## To do
Repeat, exactly, the run of lines that opens with the line containing "cutters = [side_waste(), rear_window()]" and closes with the line containing "cut_edge_round = 0.16 * MM", and leave all other lines out.

## begin Task inputs

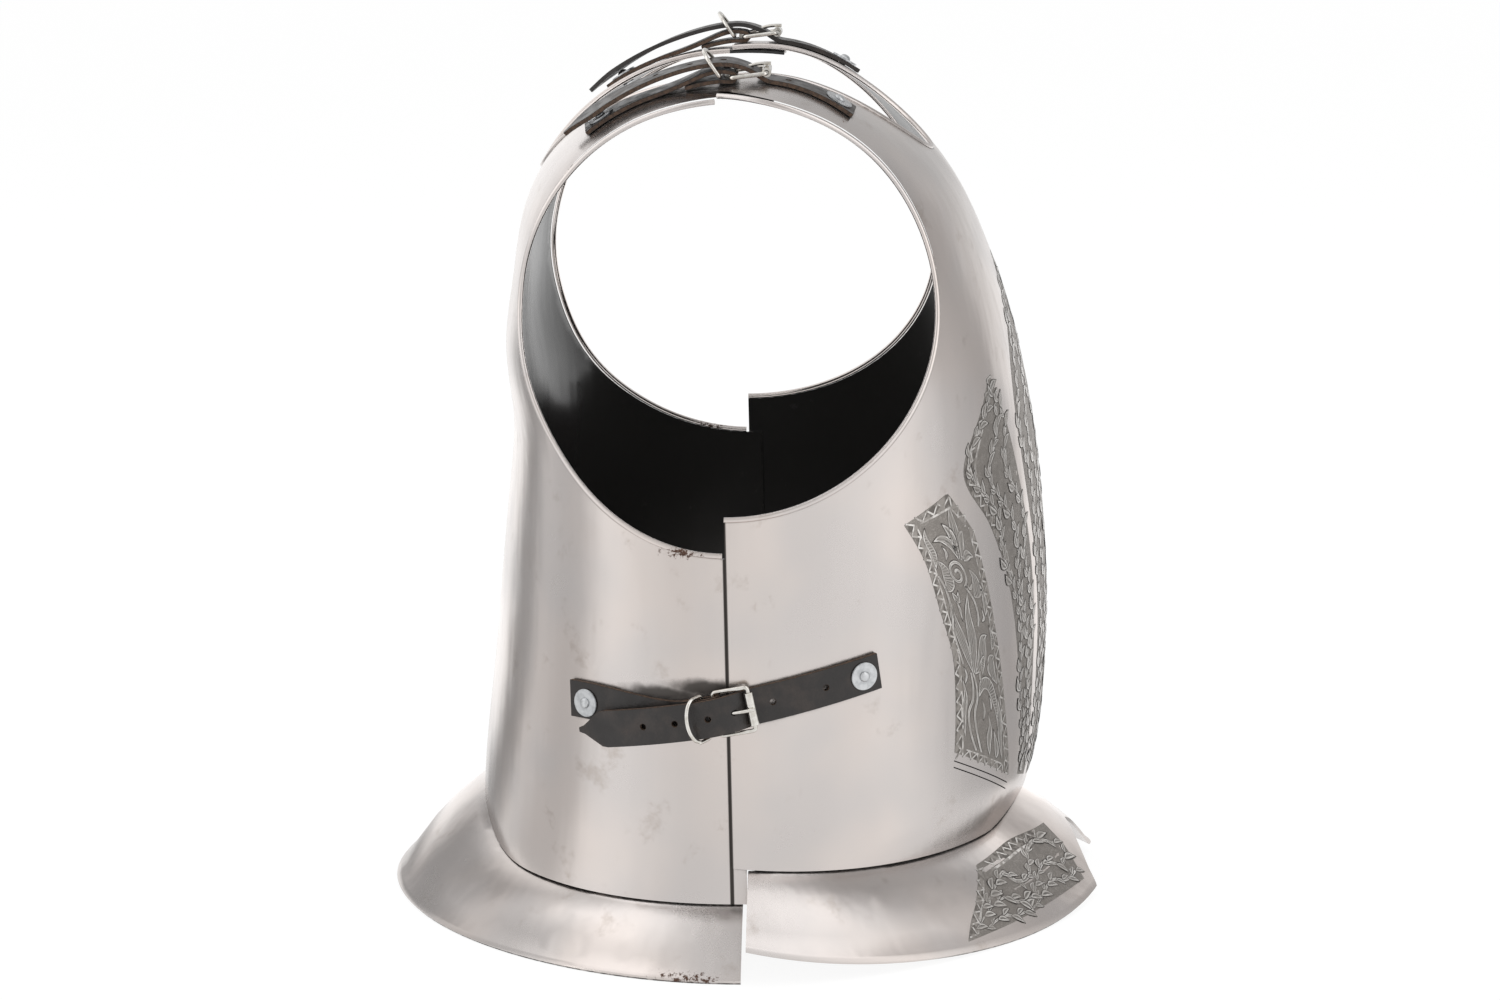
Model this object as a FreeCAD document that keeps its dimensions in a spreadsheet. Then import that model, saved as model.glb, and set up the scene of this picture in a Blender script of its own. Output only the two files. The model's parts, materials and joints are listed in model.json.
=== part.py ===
# Cuirass: a breastplate and a backplate held together by four buckled straps
#
# Millimetres, +Z up. The floor is Z = 0, the front of the breast looks along -Y, and the
# wearer's right is -X. Every driving size is a cell of the Sizes sheet.

import FreeCAD
import Part
import Sketcher

import math
import os

from FreeCAD import Matrix, Placement, Rotation, Vector

SIZES = (
    # the plates
    ("plate_thickness", 1.5),
    ("seam_clearance", 0.9),
    ("seam_y", 5.0),
    ("seam_lean", 4.0),
    ("seam_overlap", 7.4),
    ("seam_blend", 6.0),
    ("half_width", 168.0),
    ("breast_depth", 164.3),
    ("back_depth", 138.3),
    ("ridge_round", 6.0),
    ("breast_waist_front", 37.0),
    ("breast_waist_side", 52.0),
    ("breast_arch_rise", 15.0),
    ("breast_arch_half_width", 80.0),
    ("back_waist_height", 32.5),
    ("back_arch_rise", 22.0),
    ("back_arch_half_width", 115.0),
    # the armholes and the neck
    ("arm_centre_y", 7.0),
    ("arm_centre_height", 327.0),
    ("arm_axis_drop", 57.0),
    ("arm_half_length", 106.0),
    ("arm_rise", 111.5),
    ("breast_arm_drop", 95.0),
    ("back_arm_drop", 114.0),
    ("neck_half_width", 68.0),
    ("neck_centre_y", 7.0),
    ("neck_half_length", 102.5),
    ("breast_tab_end", 12.0),
    ("back_tab_end", 16.0),
    ("rim_radius", 1.4),
    ("rim_clearance", 0.05),
    # the skirts
    ("collar_height", 10.0),
    ("collar_clearance", 0.4),
    ("collar_lean", 2.4),
    ("back_collar_lean", 1.2),
    ("bend_radius", 2.2),
    ("hem_thickness", 2.6),
    ("breast_skirt_side_height", 23.0),
    ("breast_skirt_tip_lift", 10.0),
    ("breast_skirt_dip", 1.33),
    ("back_skirt_side_flare", 33.4),
    ("back_skirt_rear_flare", 50.5),
    ("back_skirt_end", 7.5),
    ("breast_fold_depth", 145.8),
    ("breast_skirt_side_flare", 36.4),
    ("breast_skirt_front_flare", 53.0),
    ("breast_skirt_end", 10.2),
    ("breast_collar_end", 13.8),
    ("notch_half_width", 40.0),
    ("notch_apex_y", 171.0),
    ("notch_corner_y", 187.0),
    # the straps
    ("strap_width", 19.0),
    ("strap_thickness", 2.2),
    ("strap_clearance", 0.3),
    ("fold_clearance", 0.15),
    ("side_chape_drift", 15.8),
    ("chape_return", 23.0),
    ("billet_peak", 8.8),
    ("shoulder_strap_inset", 78.0),
    ("side_strap_height", 134.5),
    ("side_buckle_y", 3.5),
    ("shoulder_buckle_y", -1.0),
    ("side_billet_rivet_run", 67.0),
    ("shoulder_billet_rivet_run", 46.0),
    ("strap_end_margin", 8.0),
    ("chape_rivet_run", 72.0),
    ("side_tail_run", 77.0),
    ("shoulder_tail_run", 87.0),
    ("tail_point_length", 12.0),
    ("strap_hole_radius", 1.6),
    ("strap_hole_pitch", 16.0),
    ("strap_hole_run", 21.3),
    ("far_strap_hole_run", 48.0),
    # the buckles
    ("wire_radius", 1.1),
    ("frame_length", 18.0),
    ("frame_inner_width", 20.4),
    ("frame_corner_radius", 1.7),
    ("bar_run", 7.0),
    ("bar_height", 3.9),
    ("roller_height", 5.6),
    ("roller_radius", 2.4),
    ("roller_length", 16.8),
    ("running_clearance", 0.25),
    ("prong_radius", 0.9),
    ("prong_eye_width", 2.6),
    ("prong_slot_width", 4.2),
    ("prong_overhang", 2.2),
    ("prong_clearance", 0.1),
    ("slot_clearance", 0.5),
    ("keeper_run", 12.4),
    ("keeper_height", 4.2),
    ("keeper_wire_radius", 1.0),
    ("keeper_corner_radius", 2.0),
    ("keeper_leg", 6.0),
    ("keeper_crown", 8.5),
    # the rivets
    ("rivet_shank_radius", 1.6),
    ("rivet_head_radius", 2.8),
    ("rivet_head_height", 1.9),
    ("inner_head_radius", 3.2),
    ("inner_head_height", 1.2),
    ("washer_radius", 7.2),
    ("washer_thickness", 0.9),
    ("rivet_clearance", 0.15),
    # room past the metal for cuts
    ("drill_reach", 8.0),
    ("tail_drill_reach", 24.0),
    ("overrun", 60.0),
)

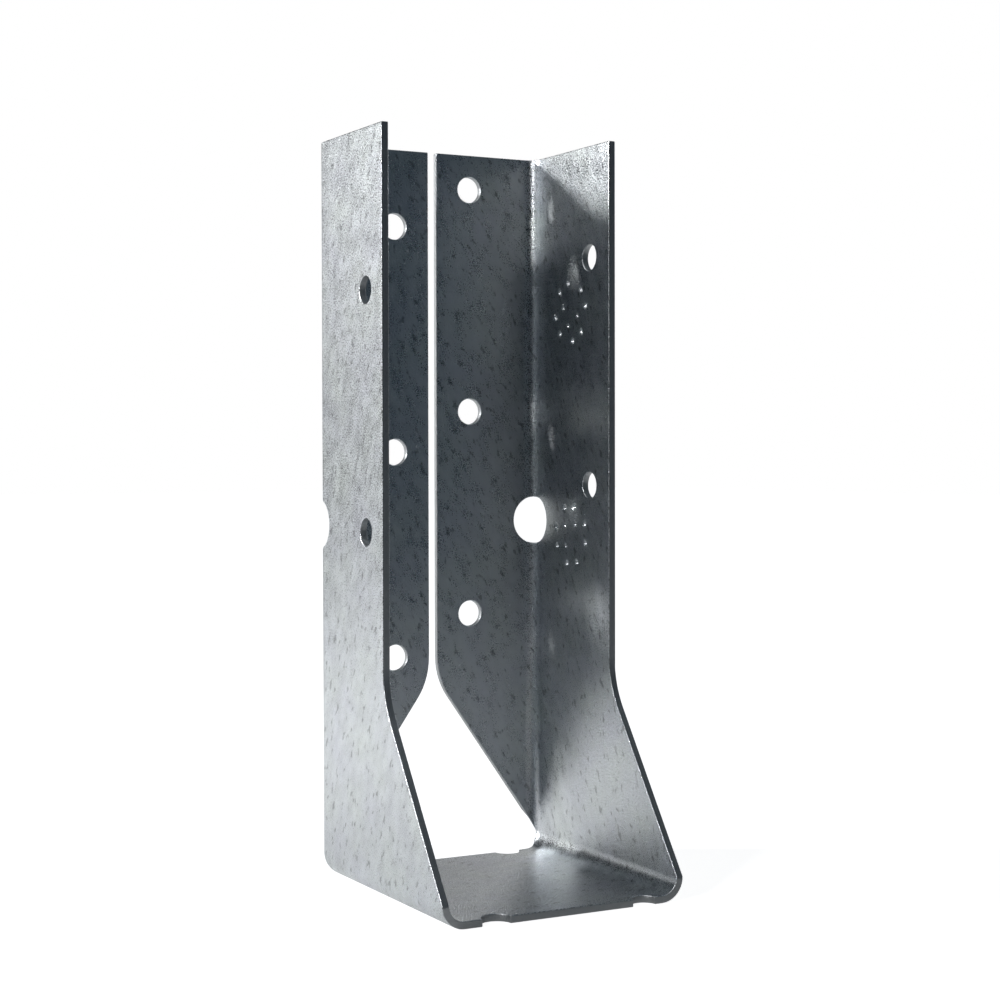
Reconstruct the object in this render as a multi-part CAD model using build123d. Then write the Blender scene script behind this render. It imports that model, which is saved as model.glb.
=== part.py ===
from build123d import *
import os
from math import cos, pi, radians, sin, sqrt

# A joist hanger for a nominal two-inch joist, folded from one galvanised sheet.
# X runs across the joist, +Y points to the header that the hanger is nailed to, +Z is up.
# The origin is under the middle of the hanger, on the surface that its seat stands on.

# Sheet and overall sizes, in millimetres
sheet = 1.2
inner_width = 39.8
height = 121.3
base_depth = 46.4
top_depth = 26.2
seat_setback = 4.7
seat_bend_radius = 2.6
rear_bend_radius = 2.2
bend_neutral_share = 0.45

# The two flanges, folded inwards behind the joist, and the window under them
flange_gap = 1.6
window_top = 31.3
window_foot = 7.3
window_top_round = 12.0
window_corner_round = 5.6
window_corner_angle = 55.0
window_corner_share = 0.68

# The sides flare forwards from here down to the seat
flare_top = 32.0
flare_round = 14.0

# Nail holes: the left set is punched lower, so that nails from both sides miss each other
nail_hole_diameter = 4.4
header_hole_offset = 7.1
header_hole_top = 5.9
header_hole_pitches = (38.1, 34.9)
joist_hole_setback = 19.9
joist_hole_top = 18.5
joist_hole_pitch = 38.1
left_hole_drop = 7.0

# Round holes punched through the flat blank where the rear bends run
bend_hole_diameter = 8.1
bend_hole_height = 58.4

# Half-round gauge notches in the front and rear edges of the seat
front_notch_radius_left = 2.35
front_notch_radius_right = 1.95
front_notch_inset_left = 9.1
front_notch_inset_right = 7.2
rear_notch_radius = 2.25
rear_notch_inset = 8.7

# Two stamps of shallow dimples on the inner face of the right side, each turned its own way:
# a ring of four pairs, and inside it three corners of a small square
stamp_setback = 13.7
stamp_heights = (94.1, 56.1)
stamp_turns = (153.0, 265.0)
ring_radius = 5.0
ring_pairs = 4
pair_angle = 37.0
ring_dimple_diameter = 1.1
ring_dimple_depth = 0.4
corner_radius = 2.5
corner_dimples = 3
corner_dimple_diameter = 0.75
corner_dimple_depth = 0.28
dimple_tip_diameter = 0.25

# How far a cutter runs past the metal, how finely a bend is stepped, and how near counts as on a corner
past = 1.0
bend_steps = 6
near = 0.01

# Sizes that follow from the ones above
half_width = inner_width / 2 + sheet
inner_half = inner_width / 2
rear = base_depth / 2
front = -base_depth / 2
side_front = rear - top_depth
seat_rear = rear - seat_setback
seat_bend_outer = seat_bend_radius + sheet
rear_bend_outer = rear_bend_radius + sheet
rear_bend_neutral = rear_bend_radius + bend_neutral_share * sheet
bend_axis_x = inner_half - rear_bend_radius
bend_axis_y = rear - rear_bend_outer
window_slope = (window_top - window_foot) / (bend_axis_x - flange_gap / 2)
through = sheet + 2 * past


def rounded_tray(half, rear_y, floor_z, seat_radius, rear_radius, front_y, top_z):
    """A block with its lower and rear edges rounded: the outside or the inside of the folded sheet."""
    block = Box(2 * half, rear_y - front_y, top_z - floor_z, align=(Align.CENTER, Align.MIN, Align.MIN))
    block = Pos(0, front_y, floor_z) * block
    lower_sides = block.edges().filter_by(Axis.Y).group_by(Axis.Z)[0]
    block = fillet(lower_sides, seat_radius)
    rear_upright = block.edges().filter_by(Axis.Z).group_by(Axis.Y)[-1]
    return fillet(rear_upright, rear_radius)


def folded_sheet():
    """Seat, sides and rear wall, one sheet thick, bent at the seat and at the rear corners."""
    outside = rounded_tray(half_width, rear, 0, seat_bend_outer, rear_bend_outer, front, height)
    inside = rounded_tray(
        inner_half, rear - sheet, sheet, seat_bend_radius, rear_bend_radius, front - past, height + past
    )
    return outside - inside


def side_waste():
    """What is sheared from the front of both sides: straight above, flared towards the seat."""
    outline = Polyline(
        (front, seat_bend_outer),
        (side_front, flare_top),
        (side_front, height + past),
        (front - past, height + past),
        (front - past, seat_bend_outer),
        close=True,
    )
    face = make_face(outline)
    knee = [v for v in face.vertices() if abs(v.X - side_front) < near and abs(v.Y - flare_top) < near]
    face = fillet(knee, flare_round)
    return extrude(Plane.YZ * face, amount=half_width + past, both=True)


def bend_cut(side, stations):
    """A cutter that follows the rear bend: each station is an angle from the flange, a low and a high."""
    reach = rear_bend_outer + past
    sections = []
    for angle, low, high in stations:
        outward = Vector(side * sin(angle), cos(angle), 0)
        axis_point = Vector(side * bend_axis_x, bend_axis_y, (low + high) / 2)
        along = outward.cross(Vector(0, 0, 1))
        plane = Plane(origin=axis_point + outward * (reach / 2), x_dir=outward, z_dir=along)
        sections.append(plane * Rectangle(reach, high - low))
    return loft(sections, ruled=True)


def rear_window():
    """The gap between the flanges and the window under them, cut as in the flat blank."""
    half_gap = flange_gap / 2
    outline = Polyline(
        (half_gap, height + past),
        (half_gap, window_top),
        (bend_axis_x, window_foot),
        (bend_axis_x, -past),
        (-bend_axis_x, -past),
        (-bend_axis_x, window_foot),
        (-half_gap, window_top),
        (-half_gap, height + past),
        close=True,
    )
    face = make_face(outline)
    shoulders = [v for v in face.vertices() if abs(v.Y - window_top) < near]
    face = fillet(shoulders, window_top_round)
    return Pos(0, rear + past, 0) * extrude(Plane.XZ * face, amount=rear_bend_outer + past)


def window_corner(side):
    """The lower corner of the window, where its slanting edge runs round the rear bend into the seat."""
    last = radians(window_corner_angle)
    stations = []
    for i in range(bend_steps + 1):
        angle = last * i / bend_steps
        stations.append((angle, -past, window_foot - window_slope * rear_bend_neutral * angle))

    def on_last(radius):
        return Vector(side * (bend_axis_x + radius * sin(last)), bend_axis_y + radius * cos(last))

    # The seat's rear edge turns by an arc into the last radial cut of the bend
    corner = on_last(rear_bend_radius * window_corner_share)
    rise = corner.Y - seat_rear
    run = sqrt(2 * window_corner_round * rise - rise**2)
    start = Vector(corner.X - side * run, seat_rear)
    outer = on_last(rear_bend_outer + past)
    edges = [
        Line((0, seat_rear), start),
        TangentArc(start, corner, tangent=(side, 0)),
        Line(corner, outer),
        Line(outer, (outer.X, rear + past)),
        Line((outer.X, rear + past), (0, rear + past)),
        Line((0, rear + past), (0, seat_rear)),
    ]
    last_high = stations[-1][2]
    seat_edge = Pos(0, 0, -past) * extrude(make_face(edges), amount=last_high + past, dir=(0, 0, 1))
    return [bend_cut(side, stations), seat_edge]


def bend_hole(side):
    """A round hole of the flat blank that ends up wrapped round the rear bend."""
    radius = bend_hole_diameter / 2
    half_arc = rear_bend_neutral * pi / 4
    stations = []
    for i in range(bend_steps + 1):
        angle = pi / 2 * i / bend_steps
        half_height = sqrt(radius**2 - (rear_bend_neutral * (angle - pi / 4)) ** 2)
        stations.append((angle, bend_hole_height - half_height, bend_hole_height + half_height))

    # The parts of the circle that stay flat, in the flange and in the side, are cut straight through
    punch = Cylinder(radius, through)
    beyond = Box(2 * radius, 2 * radius, 2 * radius + past)
    flange_point = Pos(side * (bend_axis_x + half_arc), rear - sheet / 2, bend_hole_height)
    in_flange = flange_point * Rot(90, 0, 0) * punch
    in_flange -= Pos(side * (bend_axis_x + radius), rear, bend_hole_height) * beyond
    side_point = Pos(side * (half_width - sheet / 2), bend_axis_y + half_arc, bend_hole_height)
    in_side = side_point * Rot(0, 90, 0) * punch
    in_side -= Pos(side * half_width, bend_axis_y + radius, bend_hole_height) * beyond
    return [bend_cut(side, stations), in_flange, in_side]


def header_holes(side):
    """Three nail holes through one flange."""
    drop = left_hole_drop if side < 0 else 0
    heights = [height - header_hole_top - drop]
    for pitch in header_hole_pitches:
        heights.append(heights[-1] - pitch)
    punch = Rot(90, 0, 0) * Cylinder(nail_hole_diameter / 2, through)
    return [Pos(side * header_hole_offset, rear - sheet / 2, z) * punch for z in heights]


def joist_holes(side):
    """Two nail holes through one side."""
    drop = left_hole_drop if side < 0 else 0
    top = height - joist_hole_top - drop
    punch = Rot(0, 90, 0) * Cylinder(nail_hole_diameter / 2, through)
    middle = side * (half_width - sheet / 2)
    return [Pos(middle, rear - joist_hole_setback, z) * punch for z in (top, top - joist_hole_pitch)]


def seat_notches():
    """Half-round notches, two in each edge of the seat."""
    places = [
        (-half_width + front_notch_inset_left, front, front_notch_radius_left),
        (half_width - front_notch_inset_right, front, front_notch_radius_right),
        (-half_width + rear_notch_inset, seat_rear, rear_notch_radius),
        (half_width - rear_notch_inset, seat_rear, rear_notch_radius),
    ]
    return [Pos(x, y, sheet / 2) * Cylinder(radius, through) for x, y, radius in places]


def dimple(diameter, depth):
    """A shallow cone, pressed across the sheet with its mouth on the inner face."""
    mouth_first = (Align.CENTER, Align.CENTER, Align.MIN)
    return Rot(0, 90, 0) * Cone(diameter / 2, dimple_tip_diameter / 2, depth, align=mouth_first)


def dimple_stamps():
    """Two stamps of dimples: a ring of pairs, and corners of a square that lie between the pairs."""
    ring_dimple = dimple(ring_dimple_diameter, ring_dimple_depth)
    corner_dimple = dimple(corner_dimple_diameter, corner_dimple_depth)
    spacing = 360 / ring_pairs
    dimples = []
    for level, turn in zip(stamp_heights, stamp_turns):
        centre = Pos(inner_half, rear - stamp_setback, level)
        for i in range(ring_pairs):
            for angle in (spacing * i - pair_angle / 2, spacing * i + pair_angle / 2):
                dimples.append(centre * Rot(turn + angle, 0, 0) * Pos(0, ring_radius, 0) * ring_dimple)
        for i in range(corner_dimples):
            angle = spacing * i + spacing / 2
            dimples.append(centre * Rot(turn + angle, 0, 0) * Pos(0, corner_radius, 0) * corner_dimple)
    return dimples


cutters = [side_waste(), rear_window()]
for hand in (-1, 1):
    cutters.extend(window_corner(hand))
    cutters.extend(bend_hole(hand))
    cutters.extend(header_holes(hand))
    cutters.extend(joist_holes(hand))
cutters.extend(seat_notches())
cutters.extend(dimple_stamps())

hanger = folded_sheet()
for cutter in cutters:
    hanger = hanger - cutter

os.makedirs("parts", exist_ok=True)
export_step(hanger, "parts/joist_hanger.step")
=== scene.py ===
import math

import bpy
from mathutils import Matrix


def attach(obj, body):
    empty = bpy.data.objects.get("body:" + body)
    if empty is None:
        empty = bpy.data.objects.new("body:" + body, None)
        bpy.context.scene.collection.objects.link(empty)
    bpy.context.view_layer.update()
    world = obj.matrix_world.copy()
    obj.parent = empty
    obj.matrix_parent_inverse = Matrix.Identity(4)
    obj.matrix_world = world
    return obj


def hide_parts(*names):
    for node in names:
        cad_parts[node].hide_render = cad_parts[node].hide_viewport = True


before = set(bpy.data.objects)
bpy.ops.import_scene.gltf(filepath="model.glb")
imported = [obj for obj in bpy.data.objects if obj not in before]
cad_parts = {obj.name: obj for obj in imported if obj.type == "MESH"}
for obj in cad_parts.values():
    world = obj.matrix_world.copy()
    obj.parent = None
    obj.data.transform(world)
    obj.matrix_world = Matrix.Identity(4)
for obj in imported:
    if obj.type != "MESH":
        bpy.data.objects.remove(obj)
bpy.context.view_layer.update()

# The hanger is one sheet of mild steel, galvanised in the mill, then punched flat and folded.
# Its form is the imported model's. Shearing rolls the metal over a little along every cut edge,
# and that small rounding draws the bright line round the sheet.
MM = 0.001
same_point = 0.001 * MM
flat_angle = math.radians(0.5)
crease_angle = math.radians(35)
cut_edge_angle = math.radians(60)
cut_edge_round = 0.16 * MM

cad_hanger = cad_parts["joist_hanger"]
hanger = bpy.data.objects.new("folded_sheet", cad_hanger.data.copy())
bpy.context.collection.objects.link(hanger)
bpy.ops.object.select_all(action="DESELECT")
hanger.select_set(True)
bpy.context.view_layer.objects.active = hanger

bpy.ops.object.mode_set(mode="EDIT")
bpy.ops.mesh.select_mode(type="EDGE")
bpy.ops.mesh.select_all(action="SELECT")
bpy.ops.mesh.remove_doubles(threshold=same_point)
bpy.ops.mesh.dissolve_limited(angle_limit=flat_angle)
bpy.ops.mesh.select_all(action="DESELECT")
bpy.ops.mesh.edges_select_sharp(sharpness=cut_edge_angle)
bpy.ops.mesh.bevel(offset=cut_edge_round, segments=3, affect="EDGES", clamp_overlap=False)

# The punch that pressed the dimples drew the metal down round their mouths. A mouth is an edge
# that lies in the side's inner face and folds away from it into the dimple.
inner_face = 19.9 * MM
mouth_round = 0.32 * MM
mouth_angles = (math.radians(35), math.radians(50))
bpy.ops.mesh.select_all(action="DESELECT")
bpy.ops.object.mode_set(mode="OBJECT")
beside = {}
for face in hanger.data.polygons:
    for key in face.edge_keys:
        beside.setdefault(key, []).append(face.normal)
for mouth in hanger.data.edges:
    ends = [hanger.data.vertices[i].co.x for i in mouth.vertices]
    faces = beside[mouth.key]
    if max(abs(x - inner_face) for x in ends) < 2 * same_point and len(faces) == 2:
        mouth.select = mouth_angles[0] < faces[0].angle(faces[1]) < mouth_angles[1]
bpy.ops.object.mode_set(mode="EDIT")
bpy.ops.mesh.bevel(offset=mouth_round, segments=4, affect="EDGES", clamp_overlap=False)
bpy.ops.object.mode_set(mode="OBJECT")
bpy.ops.object.shade_smooth_by_angle(angle=crease_angle)
bpy.ops.object.modifier_add(type="WEIGHTED_NORMAL")
hanger.modifiers["WeightedNormal"].keep_sharp = True
bpy.ops.object.modifier_apply(modifier="WeightedNormal")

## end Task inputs

## Task solution
cutters = [side_waste(), rear_window()]
for hand in (-1, 1):
    cutters.extend(window_corner(hand))
    cutters.extend(bend_hole(hand))
    cutters.extend(header_holes(hand))
    cutters.extend(joist_holes(hand))
cutters.extend(seat_notches())
cutters.extend(dimple_stamps())

hanger = folded_sheet()
for cutter in cutters:
    hanger = hanger - cutter

os.makedirs("parts", exist_ok=True)
export_step(hanger, "parts/joist_hanger.step")
=== scene.py ===
import math

import bpy
from mathutils import Matrix


def attach(obj, body):
    empty = bpy.data.objects.get("body:" + body)
    if empty is None:
        empty = bpy.data.objects.new("body:" + body, None)
        bpy.context.scene.collection.objects.link(empty)
    bpy.context.view_layer.update()
    world = obj.matrix_world.copy()
    obj.parent = empty
    obj.matrix_parent_inverse = Matrix.Identity(4)
    obj.matrix_world = world
    return obj


def hide_parts(*names):
    for node in names:
        cad_parts[node].hide_render = cad_parts[node].hide_viewport = True


before = set(bpy.data.objects)
bpy.ops.import_scene.gltf(filepath="model.glb")
imported = [obj for obj in bpy.data.objects if obj not in before]
cad_parts = {obj.name: obj for obj in imported if obj.type == "MESH"}
for obj in cad_parts.values():
    world = obj.matrix_world.copy()
    obj.parent = None
    obj.data.transform(world)
    obj.matrix_world = Matrix.Identity(4)
for obj in imported:
    if obj.type != "MESH":
        bpy.data.objects.remove(obj)
bpy.context.view_layer.update()

# The hanger is one sheet of mild steel, galvanised in the mill, then punched flat and folded.
# Its form is the imported model's. Shearing rolls the metal over a little along every cut edge,
# and that small rounding draws the bright line round the sheet.
MM = 0.001
same_point = 0.001 * MM
flat_angle = math.radians(0.5)
crease_angle = math.radians(35)
cut_edge_angle = math.radians(60)
cut_edge_round = 0.16 * MM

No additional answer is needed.